Programs written in Apple's Integer BASIC sometimes had bits of machine code embedded in them. This was more convenient than loading the code separately, especially when the program was loaded from tape.
When the program is first loaded, it looks garbled. For example, the classic APPLE-VISION demo starts like this:
0 LOMEM:1800 1 HIMEM:8192: POKE 202,165: POKE 203,27:LOMEM:6144:CLR : GOTO 0 8264, RUN LOMEM:*2664439008, ^ , RUN , ? ABS *2664439008, ^ , RUN ABS *266438288; RUN ^ , RUN 6164,=58882/42004#2112 24576*
LIST command would sometimes go into an infinite loop.
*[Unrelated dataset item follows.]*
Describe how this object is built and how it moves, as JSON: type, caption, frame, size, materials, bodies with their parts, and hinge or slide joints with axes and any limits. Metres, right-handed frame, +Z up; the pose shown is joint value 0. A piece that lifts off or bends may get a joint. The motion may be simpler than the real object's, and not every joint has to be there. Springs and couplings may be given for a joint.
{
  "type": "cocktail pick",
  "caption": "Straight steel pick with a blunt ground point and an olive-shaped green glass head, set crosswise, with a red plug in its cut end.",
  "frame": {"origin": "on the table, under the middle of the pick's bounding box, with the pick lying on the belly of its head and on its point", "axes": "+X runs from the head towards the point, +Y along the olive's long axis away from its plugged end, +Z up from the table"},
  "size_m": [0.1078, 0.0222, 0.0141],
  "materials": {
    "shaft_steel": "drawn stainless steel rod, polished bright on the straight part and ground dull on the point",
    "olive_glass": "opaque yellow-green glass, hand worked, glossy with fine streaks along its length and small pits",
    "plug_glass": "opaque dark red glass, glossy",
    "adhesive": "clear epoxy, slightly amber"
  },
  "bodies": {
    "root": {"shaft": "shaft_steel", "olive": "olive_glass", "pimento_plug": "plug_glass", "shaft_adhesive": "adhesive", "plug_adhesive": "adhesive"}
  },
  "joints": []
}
But after the program is first run, the listing looks more normal:
0 REM *** APPLE-VISION *** WRITTEN BY R.J. BISHOP 20 DIM A$(51) 30 A$=" BOB BISHOP PRESENTS . . . APPLE-VISION! " 40 CALL -936
How does this work, in terms of both the underlying mechanism and the mechanics of developing a program that hides code this way? e.g. how does one combine the BASIC and machine code portions before saving to disk or tape?
Update 1: for the curious, a commented disassembly of APPLE-VISION can be found here.
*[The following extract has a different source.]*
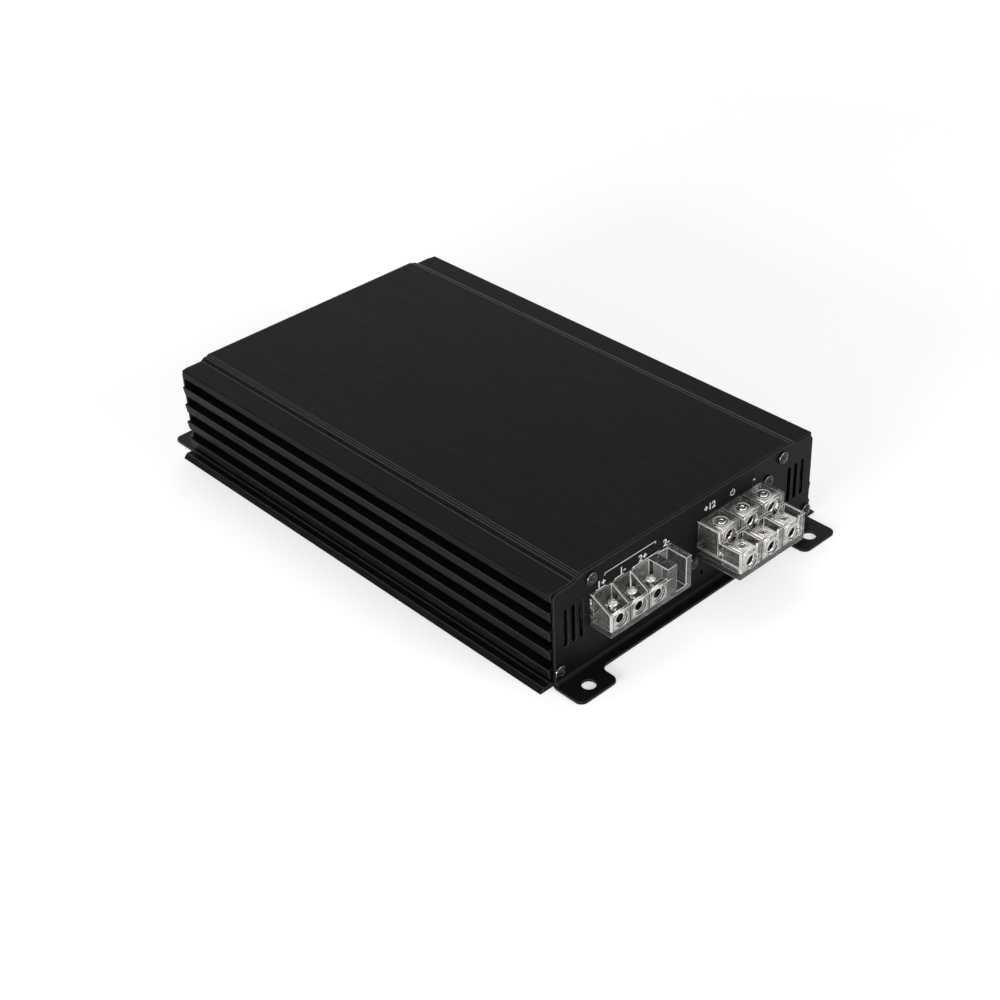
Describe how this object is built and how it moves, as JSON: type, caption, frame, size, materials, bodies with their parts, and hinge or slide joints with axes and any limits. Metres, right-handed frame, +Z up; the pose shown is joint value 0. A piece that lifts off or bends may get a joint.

Update 2: another program by Bob Bishop, called Bomber, was written entirely in assembly language, but used an Integer BASIC wrapper. As far as I can tell, this was done solely to make it easier to play the game from cassette tape: you could read it in with a
LOAD command from BASIC, instead of having to drop into the monitor and specify an address range. Full disassembly of Bomber is here.